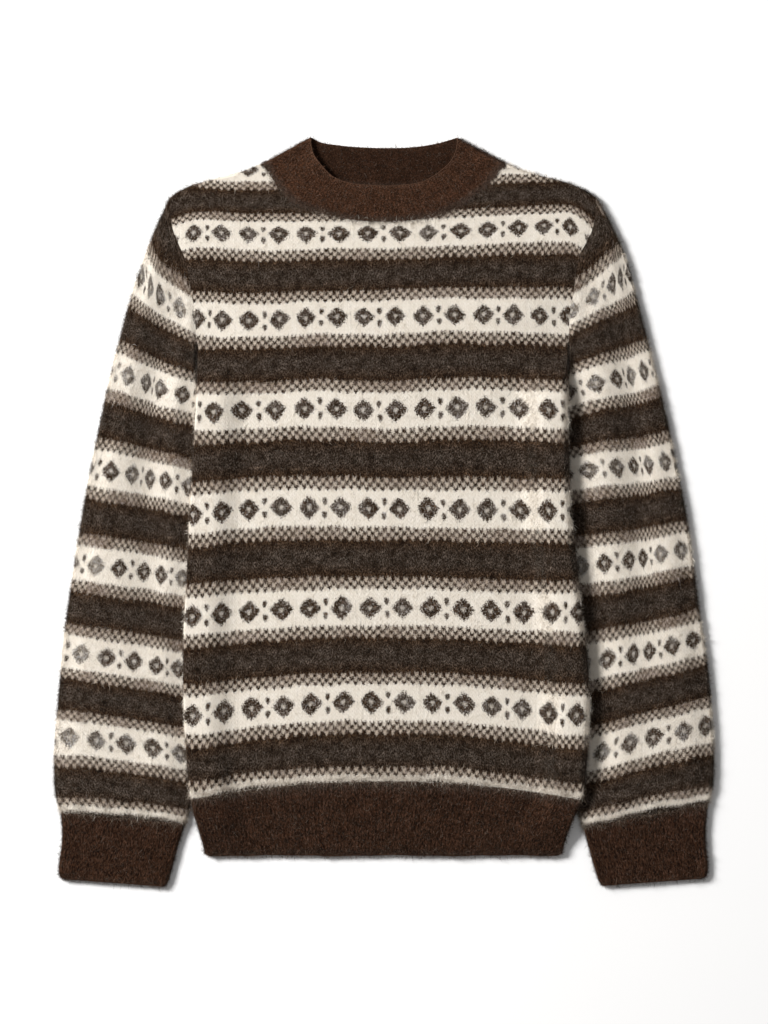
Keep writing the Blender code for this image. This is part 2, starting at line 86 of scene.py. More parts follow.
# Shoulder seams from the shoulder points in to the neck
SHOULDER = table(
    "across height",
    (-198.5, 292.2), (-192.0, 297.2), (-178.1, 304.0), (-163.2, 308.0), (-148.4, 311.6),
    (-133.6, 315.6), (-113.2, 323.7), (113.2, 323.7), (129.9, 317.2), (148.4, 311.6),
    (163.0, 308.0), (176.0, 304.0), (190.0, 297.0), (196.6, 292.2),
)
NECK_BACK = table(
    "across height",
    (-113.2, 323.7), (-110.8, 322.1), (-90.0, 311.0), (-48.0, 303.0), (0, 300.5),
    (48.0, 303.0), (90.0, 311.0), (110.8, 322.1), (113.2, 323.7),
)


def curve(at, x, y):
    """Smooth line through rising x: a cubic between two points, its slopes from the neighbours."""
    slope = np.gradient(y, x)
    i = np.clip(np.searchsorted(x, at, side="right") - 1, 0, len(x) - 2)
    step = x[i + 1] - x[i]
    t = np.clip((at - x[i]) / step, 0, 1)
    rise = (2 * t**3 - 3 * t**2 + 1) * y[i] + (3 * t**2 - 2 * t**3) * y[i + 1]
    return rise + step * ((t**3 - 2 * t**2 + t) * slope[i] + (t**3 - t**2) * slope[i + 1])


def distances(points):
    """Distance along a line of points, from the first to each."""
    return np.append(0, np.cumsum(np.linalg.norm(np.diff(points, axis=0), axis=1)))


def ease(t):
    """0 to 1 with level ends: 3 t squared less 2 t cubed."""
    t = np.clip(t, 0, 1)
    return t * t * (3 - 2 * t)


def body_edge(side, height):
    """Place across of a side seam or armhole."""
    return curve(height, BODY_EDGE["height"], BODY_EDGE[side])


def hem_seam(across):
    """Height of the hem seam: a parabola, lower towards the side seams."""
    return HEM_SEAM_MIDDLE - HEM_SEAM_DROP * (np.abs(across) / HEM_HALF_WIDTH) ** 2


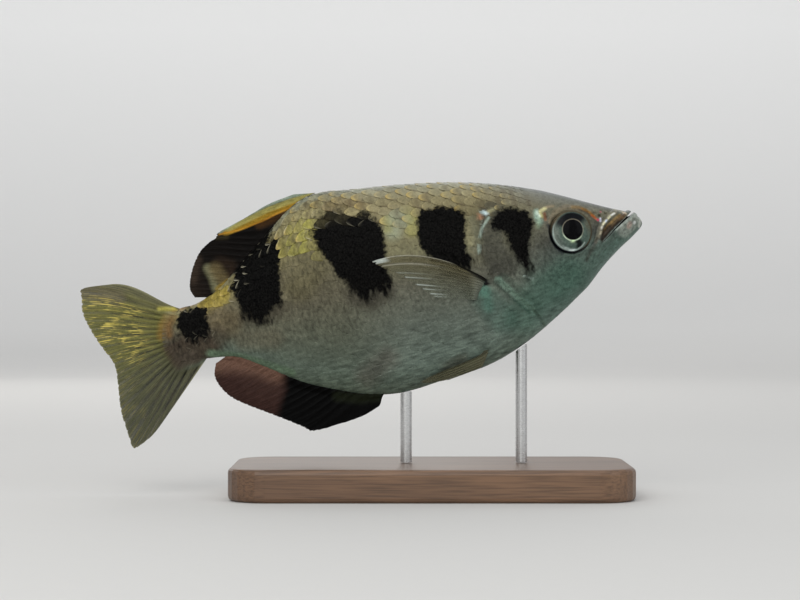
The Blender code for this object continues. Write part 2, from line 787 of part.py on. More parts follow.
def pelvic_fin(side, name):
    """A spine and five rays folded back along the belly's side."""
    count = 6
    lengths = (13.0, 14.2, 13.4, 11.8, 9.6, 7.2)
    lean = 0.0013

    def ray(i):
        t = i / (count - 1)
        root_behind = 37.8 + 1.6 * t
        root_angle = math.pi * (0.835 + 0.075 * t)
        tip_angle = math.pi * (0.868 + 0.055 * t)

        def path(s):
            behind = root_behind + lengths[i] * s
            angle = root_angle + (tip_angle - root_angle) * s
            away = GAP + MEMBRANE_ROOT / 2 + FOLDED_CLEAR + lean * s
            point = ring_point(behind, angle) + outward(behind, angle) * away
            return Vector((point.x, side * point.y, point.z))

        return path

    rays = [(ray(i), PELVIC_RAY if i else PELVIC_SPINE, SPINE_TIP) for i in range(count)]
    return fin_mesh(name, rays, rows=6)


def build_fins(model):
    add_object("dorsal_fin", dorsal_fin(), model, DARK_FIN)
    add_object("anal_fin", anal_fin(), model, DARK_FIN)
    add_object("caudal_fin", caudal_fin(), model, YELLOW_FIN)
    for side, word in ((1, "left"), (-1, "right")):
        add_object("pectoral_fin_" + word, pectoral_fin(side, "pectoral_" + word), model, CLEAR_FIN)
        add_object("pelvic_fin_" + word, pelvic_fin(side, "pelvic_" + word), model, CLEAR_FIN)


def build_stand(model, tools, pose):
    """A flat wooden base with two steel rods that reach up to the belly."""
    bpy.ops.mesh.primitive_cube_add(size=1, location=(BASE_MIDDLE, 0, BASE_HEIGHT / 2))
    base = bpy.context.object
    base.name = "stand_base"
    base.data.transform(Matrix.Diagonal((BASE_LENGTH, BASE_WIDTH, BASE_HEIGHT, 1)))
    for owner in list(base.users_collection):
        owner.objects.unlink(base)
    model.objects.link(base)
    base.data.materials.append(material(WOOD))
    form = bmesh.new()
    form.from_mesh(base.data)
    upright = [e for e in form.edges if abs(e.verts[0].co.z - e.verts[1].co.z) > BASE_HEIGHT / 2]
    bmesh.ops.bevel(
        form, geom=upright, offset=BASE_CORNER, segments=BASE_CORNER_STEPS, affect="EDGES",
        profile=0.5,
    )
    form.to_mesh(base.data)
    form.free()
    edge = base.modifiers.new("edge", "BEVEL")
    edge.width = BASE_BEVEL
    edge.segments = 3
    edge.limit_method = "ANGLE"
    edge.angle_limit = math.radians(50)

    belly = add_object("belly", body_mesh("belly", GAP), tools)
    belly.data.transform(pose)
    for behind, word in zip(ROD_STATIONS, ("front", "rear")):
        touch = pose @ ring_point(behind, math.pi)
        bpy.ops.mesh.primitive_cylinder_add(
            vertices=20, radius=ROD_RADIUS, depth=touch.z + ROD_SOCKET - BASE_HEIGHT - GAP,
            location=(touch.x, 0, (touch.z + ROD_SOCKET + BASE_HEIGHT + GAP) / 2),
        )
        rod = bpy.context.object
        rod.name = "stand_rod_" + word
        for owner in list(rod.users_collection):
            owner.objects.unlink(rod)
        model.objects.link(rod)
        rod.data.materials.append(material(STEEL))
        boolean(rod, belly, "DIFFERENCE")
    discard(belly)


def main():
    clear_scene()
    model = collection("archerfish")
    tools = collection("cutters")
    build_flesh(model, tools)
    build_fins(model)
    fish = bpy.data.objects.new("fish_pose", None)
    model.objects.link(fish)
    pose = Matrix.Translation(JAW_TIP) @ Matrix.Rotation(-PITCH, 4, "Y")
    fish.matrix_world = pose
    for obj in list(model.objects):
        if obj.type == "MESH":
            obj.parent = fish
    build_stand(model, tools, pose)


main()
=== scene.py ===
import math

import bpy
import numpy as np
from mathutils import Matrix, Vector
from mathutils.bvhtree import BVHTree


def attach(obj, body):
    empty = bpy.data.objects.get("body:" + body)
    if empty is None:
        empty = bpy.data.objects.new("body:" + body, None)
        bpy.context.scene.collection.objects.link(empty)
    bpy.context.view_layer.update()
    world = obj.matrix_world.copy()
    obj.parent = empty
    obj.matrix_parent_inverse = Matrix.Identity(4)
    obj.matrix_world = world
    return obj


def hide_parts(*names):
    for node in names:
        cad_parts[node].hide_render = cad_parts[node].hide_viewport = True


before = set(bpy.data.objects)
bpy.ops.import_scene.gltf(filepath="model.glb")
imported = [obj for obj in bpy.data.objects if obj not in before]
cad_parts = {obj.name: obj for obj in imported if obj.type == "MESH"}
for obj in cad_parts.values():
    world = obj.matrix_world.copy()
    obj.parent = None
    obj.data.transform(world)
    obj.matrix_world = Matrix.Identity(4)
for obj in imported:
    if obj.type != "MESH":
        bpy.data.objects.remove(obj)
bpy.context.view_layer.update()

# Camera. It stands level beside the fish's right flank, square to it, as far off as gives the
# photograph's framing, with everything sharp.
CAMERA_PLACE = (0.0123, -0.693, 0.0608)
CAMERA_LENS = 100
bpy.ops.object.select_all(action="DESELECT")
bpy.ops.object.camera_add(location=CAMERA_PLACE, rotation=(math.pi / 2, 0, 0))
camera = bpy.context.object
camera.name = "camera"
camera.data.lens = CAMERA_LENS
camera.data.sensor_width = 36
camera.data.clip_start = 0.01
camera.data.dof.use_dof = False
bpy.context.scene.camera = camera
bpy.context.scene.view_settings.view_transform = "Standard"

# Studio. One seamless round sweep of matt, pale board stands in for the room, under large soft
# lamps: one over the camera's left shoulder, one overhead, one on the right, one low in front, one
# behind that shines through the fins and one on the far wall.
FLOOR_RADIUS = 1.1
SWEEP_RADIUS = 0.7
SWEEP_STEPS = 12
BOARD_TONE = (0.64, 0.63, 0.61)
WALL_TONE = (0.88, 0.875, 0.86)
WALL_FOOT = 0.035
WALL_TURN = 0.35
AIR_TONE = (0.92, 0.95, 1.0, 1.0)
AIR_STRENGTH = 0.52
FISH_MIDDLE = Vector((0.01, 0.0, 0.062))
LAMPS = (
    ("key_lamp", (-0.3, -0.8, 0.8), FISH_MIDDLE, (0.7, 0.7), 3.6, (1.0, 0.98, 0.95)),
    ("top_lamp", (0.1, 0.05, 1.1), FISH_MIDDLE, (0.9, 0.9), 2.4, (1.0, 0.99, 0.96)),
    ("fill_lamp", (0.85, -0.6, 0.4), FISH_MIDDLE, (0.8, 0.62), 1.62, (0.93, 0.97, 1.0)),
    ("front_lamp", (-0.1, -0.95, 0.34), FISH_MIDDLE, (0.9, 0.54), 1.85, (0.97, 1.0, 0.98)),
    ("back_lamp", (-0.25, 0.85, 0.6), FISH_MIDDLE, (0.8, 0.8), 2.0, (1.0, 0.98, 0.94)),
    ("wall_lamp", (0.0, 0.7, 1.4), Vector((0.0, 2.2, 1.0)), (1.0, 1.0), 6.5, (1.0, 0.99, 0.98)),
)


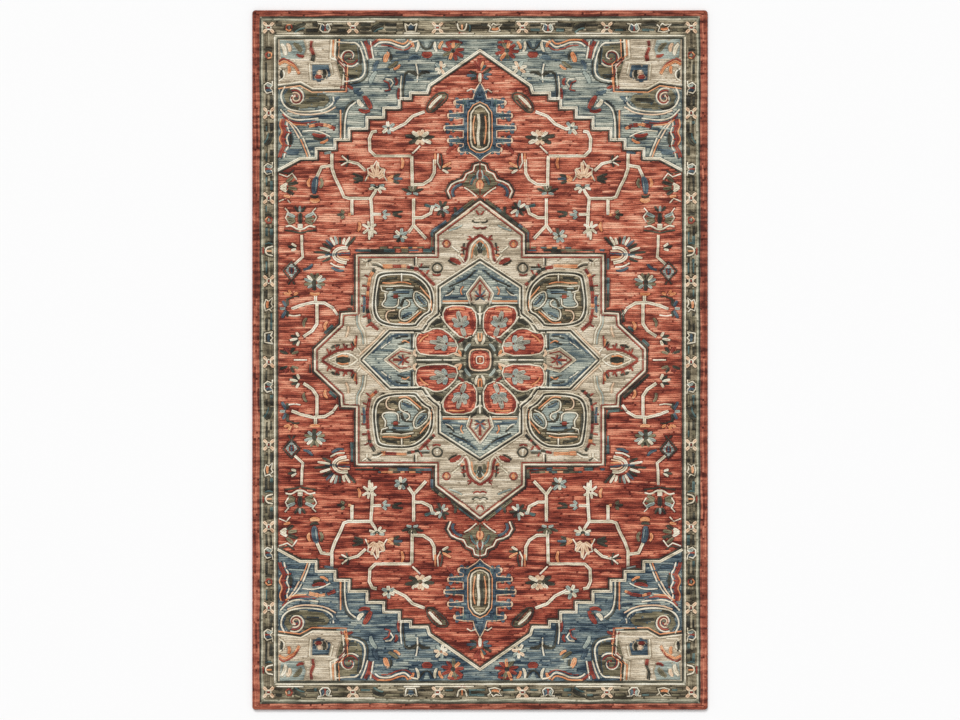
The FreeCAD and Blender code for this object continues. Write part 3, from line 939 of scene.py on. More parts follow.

################

STATED PROBLEM: Your task is to give again the lines from the one containing "belly.data.transform(pose)" to the one containing "obj.data.transform(world)", both lines included, exactly and without anything added.

COMPLETE OUTPUT:
    belly.data.transform(pose)
    for behind, word in zip(ROD_STATIONS, ("front", "rear")):
        touch = pose @ ring_point(behind, math.pi)
        bpy.ops.mesh.primitive_cylinder_add(
            vertices=20, radius=ROD_RADIUS, depth=touch.z + ROD_SOCKET - BASE_HEIGHT - GAP,
            location=(touch.x, 0, (touch.z + ROD_SOCKET + BASE_HEIGHT + GAP) / 2),
        )
        rod = bpy.context.object
        rod.name = "stand_rod_" + word
        for owner in list(rod.users_collection):
            owner.objects.unlink(rod)
        model.objects.link(rod)
        rod.data.materials.append(material(STEEL))
        boolean(rod, belly, "DIFFERENCE")
    discard(belly)


def main():
    clear_scene()
    model = collection("archerfish")
    tools = collection("cutters")
    build_flesh(model, tools)
    build_fins(model)
    fish = bpy.data.objects.new("fish_pose", None)
    model.objects.link(fish)
    pose = Matrix.Translation(JAW_TIP) @ Matrix.Rotation(-PITCH, 4, "Y")
    fish.matrix_world = pose
    for obj in list(model.objects):
        if obj.type == "MESH":
            obj.parent = fish
    build_stand(model, tools, pose)


main()
=== scene.py ===
import math

import bpy
import numpy as np
from mathutils import Matrix, Vector
from mathutils.bvhtree import BVHTree


def attach(obj, body):
    empty = bpy.data.objects.get("body:" + body)
    if empty is None:
        empty = bpy.data.objects.new("body:" + body, None)
        bpy.context.scene.collection.objects.link(empty)
    bpy.context.view_layer.update()
    world = obj.matrix_world.copy()
    obj.parent = empty
    obj.matrix_parent_inverse = Matrix.Identity(4)
    obj.matrix_world = world
    return obj


def hide_parts(*names):
    for node in names:
        cad_parts[node].hide_render = cad_parts[node].hide_viewport = True


before = set(bpy.data.objects)
bpy.ops.import_scene.gltf(filepath="model.glb")
imported = [obj for obj in bpy.data.objects if obj not in before]
cad_parts = {obj.name: obj for obj in imported if obj.type == "MESH"}
for obj in cad_parts.values():
    world = obj.matrix_world.copy()
    obj.parent = None
    obj.data.transform(world)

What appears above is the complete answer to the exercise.